OK. All this plus terrible GENMASK(high, low) design, when high goes
first, makes me feel like we need to deprecate GENMASK and propose a
new interface.

What do you think about this:
BITS_FIRST(bitnum)      -> [0, bitnum)
BITS_LAST(bitnum)       -> [bitnum, BITS_PER_LONG)
BITS_RANGE(begin, end)  -> [begin, end)

We can pick BITS_{LAST,FIRST} implementation from existing BITMAP_*_WORD_MASK
analogues, and make the BITS_RANGE like:
        #define BITS_RANGE(begin, end) BITS_FIRST(end) & BITS_LAST(begin)

Regarding BITMAP_*_WORD_MASK, I can save them in bitmap.h as aliases
to BITS_{LAST,FIRST} to avoid massive renaming. (Should I?)

Would this all work for you?
Rasmus Villemoes March 17, 2021, 7:58 p.m. UTC | #4
On 17/03/2021 06.40, Yury Norov wrote:
> On Tue, Mar 16, 2021 at 01:42:45PM +0200, Andy Shevchenko wrote:

>>> It would also be much easier to review if you just redefined the
>>> BITMAP_LAST_WORD_MASK macros etc. in terms of these new things, so you
>>> wouldn't have to do a lot of mechanical changes at the same time as
>>> introducing the new ones - especially when those mechanical changes
>>> involve adding a "minus 1" everywhere.
>>
>> I tend to agree with Rasmus here.
> 
> OK. All this plus terrible GENMASK(high, low) design, when high goes
> first, makes me feel like we need to deprecate GENMASK and propose a
> new interface.
> 
> What do you think about this:
> BITS_FIRST(bitnum)      -> [0, bitnum)
> BITS_LAST(bitnum)       -> [bitnum, BITS_PER_LONG)
> BITS_RANGE(begin, end)  -> [begin, end)

Better, though I'm not too happy about BITS_LAST(n) not producing a word
with the n highest bits set. I dunno, I don't have better names.
BITS_FROM/BITS_UPTO perhaps, but not really (and upto sounds like it is
inclusive). BITS_LOW/BITS_HIGH have the same problem as BITS_LAST.

Also, be careful to document what one can expect from the boundary
values 0/BITS_PER_LONG. Is BITS_FIRST(0) a valid invocation? Does it
yield 0UL? How about BITS_FIRST(BITS_PER_LONG), does that give ~0UL?
Note that BITMAP_{FIRST,LAST}_WORD_MASK never produce 0, they're never
used except with a word we know to be part of the bitmap.

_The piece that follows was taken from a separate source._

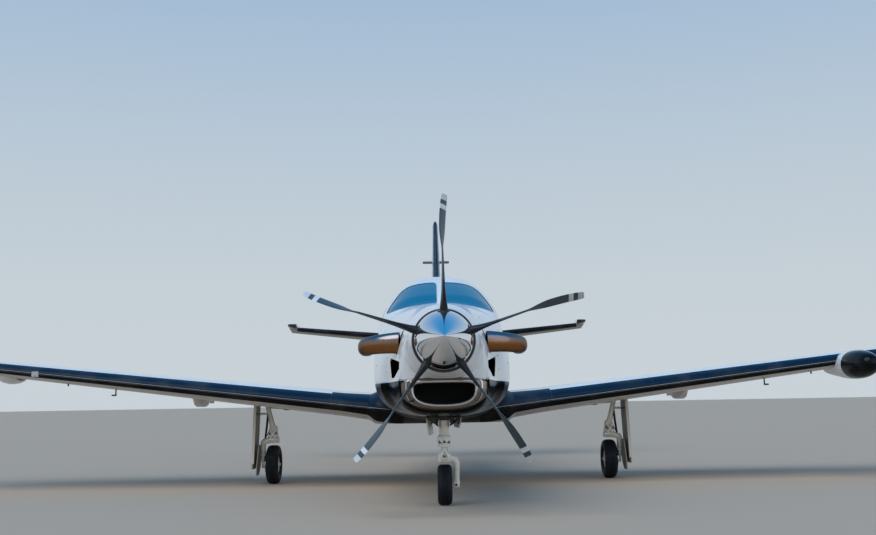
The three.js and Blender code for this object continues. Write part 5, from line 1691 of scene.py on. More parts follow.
@dataclass
class Interior:
    """Everything seen through the glass."""

    hull: Hull = HULL
    ends: tuple[float, float] = (2960, 7120)
    liner: float = 40.0
    floor: float = 1030.0
    offset: float = 300.0
    rows: tuple[tuple[str, float, int], ...] = (
        ("front_seats", 3760, 1), ("mid_seats", 4780, -1), ("rear_seats", 5900, 1),
    )
    seat_half: float = 185.0
    crown: float = 9.0
    channel: float = 5.0

    def cushion(self, name: str, low: Spot, high: Spot, lean: float) -> None:
        """Make one stuffed cushion.

        Args:
            name: its name.
            low: its lowest corner.
            high: its highest corner.
            lean: how far its top leans aft.
        """
        low, high = np.asarray(low, float), np.asarray(high, float)
        middle, half = (low + high) / 2, (high - low) / 2
        work = bmesh.new()
        bmesh.ops.create_cube(work, size=2.0)
        bmesh.ops.subdivide_edges(work, edges=work.edges[:], cuts=11, use_grid_fill=True)
        for vert in work.verts:
            u = np.array(vert.co)
            bow = 1 - np.abs(u) ** 2.2
            spread = np.array([bow[1] * bow[2], bow[2] * bow[0], bow[0] * bow[1]])
            soft = u * (1 - 0.05 * (np.sum(np.abs(u) ** 6) - 1) / 2)
            spot = middle + soft * half + np.sign(u) * (np.abs(u) > 0.999) * spread * self.crown
            face = 2 if u[2] > 0.999 else 1
            if u[2] > 0.999 or abs(u[1]) > 0.999:
                across = abs(((u[0] * 1.5) % 1.0) - 0.5)
                spot[face] -= np.sign(u[face]) * self.channel * exp(-((across / 0.05) ** 2))
            spot[1] += lean * (u[2] + 1) / 2
            vert.co = (spot - TIP) * MM
        mesh = bpy.data.meshes.new(name)
        work.to_mesh(mesh)
        work.free()
        piece = in_scene(name, mesh)
        mesh.materials.append(LEATHER.material())
        smooth(piece, 50)
        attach(piece, "airframe")
        LOG.info("%s: %d faces", name, len(mesh.polygons))

    def seats(self, name: str, station: float, facing: int) -> None:
        """Make a pair of seats.

        Args:
            name: the frame's node.
            station: the middle of the seats.
            facing: 1 where the backs are aft.
        """
        half, back, rails = self.seat_half, station + facing * 215, []
        for side, word in ((-1, "right"), (1, "left")):
            x = side * self.offset
            self.cushion(
                f"{name}_{word}_cushion", (x - half, station - 225, 1248), (x + half, station + 225, 1362), 0,
            )
            self.cushion(
                f"{name}_{word}_back", (x - half, back - 50, 1352), (x + half, back + 50, 1850), facing * 128,
            )
            rails.append(Shape.loft([
                [
                    (x + dx * size, station + ds * size, z)
                    for dx, ds in ((-86, -124), (86, -124), (86, 124), (-86, 124))
                ]
                for size, z in ((1, self.floor + 1), (0.8, 1246))
            ]))
        frame_paint = replace(DARK_PARTS, name="seat_frame", slot="cabin_leather")
        place(f"{name}_frames", joined(rails), frame_paint, replaces=name)

    def build(self) -> None:
        """Make the floor, the seats and the panel."""
        form = Shape.loft([self.hull.ring(s, self.liner) for s in self.hull.spots(*self.ends, 150)])
        slab = kept(form, Shape.slab((-700, 2950, self.floor - 29), (700, 7130, self.floor)))
        place("cabin_carpet", slab, CARPET, replaces="cabin_floor", angle=20)
        profile = [(2992, 1332), (3058, 1332), (3148, 1560), (3188, 1768), (3160, 1798), (2992, 1810)]
        hood = kept(form, Shape.prism(rounded_corners(profile, 18), "x", -700, 700))
        place("panel_hood", hood, PANEL_BLACK, replaces="instrument_panel", angle=30)
        screens = [
            Shape.loft([
                [
                    (x + dx, 3176 - (1690 - z) * 0.19 + deep, z) for dx, z in rounded(0, 1655, 270, 170, 12)
                ] for deep in (0, 9)
            ])
            for x in (-330, 0, 330)
        ]
        place("panel_screens", joined(screens), SCREEN)
        horn = ((-120, 3290, 1600), (-128, 3305, 1550), (-80, 3310, 1520), (0, 3308, 1522))
        horn = (*horn, *((-dx, s, z) for dx, s, z in horn[2::-1]))
        yokes = []
        for x in (-300, 300):
            yokes.append(Shape.tube([(x, 3150, 1520), (x, 3300, 1530)], 12, 20))
            yokes.append(Shape.tube([(x + dx, s, z) for dx, s, z in horn], 13, 20))
        place("control_yokes", joined(yokes), replace(DARK_PARTS, name="yoke_plastic", slot="black_gloss"))
        for row in self.rows:
            self.seats(*row)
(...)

> We can pick BITS_{LAST,FIRST} implementation from existing BITMAP_*_WORD_MASK
> analogues, and make the BITS_RANGE like:
>         #define BITS_RANGE(begin, end) BITS_FIRST(end) & BITS_LAST(begin)
> 
> Regarding BITMAP_*_WORD_MASK, I can save them in bitmap.h as aliases
> to BITS_{LAST,FIRST} to avoid massive renaming. (Should I?)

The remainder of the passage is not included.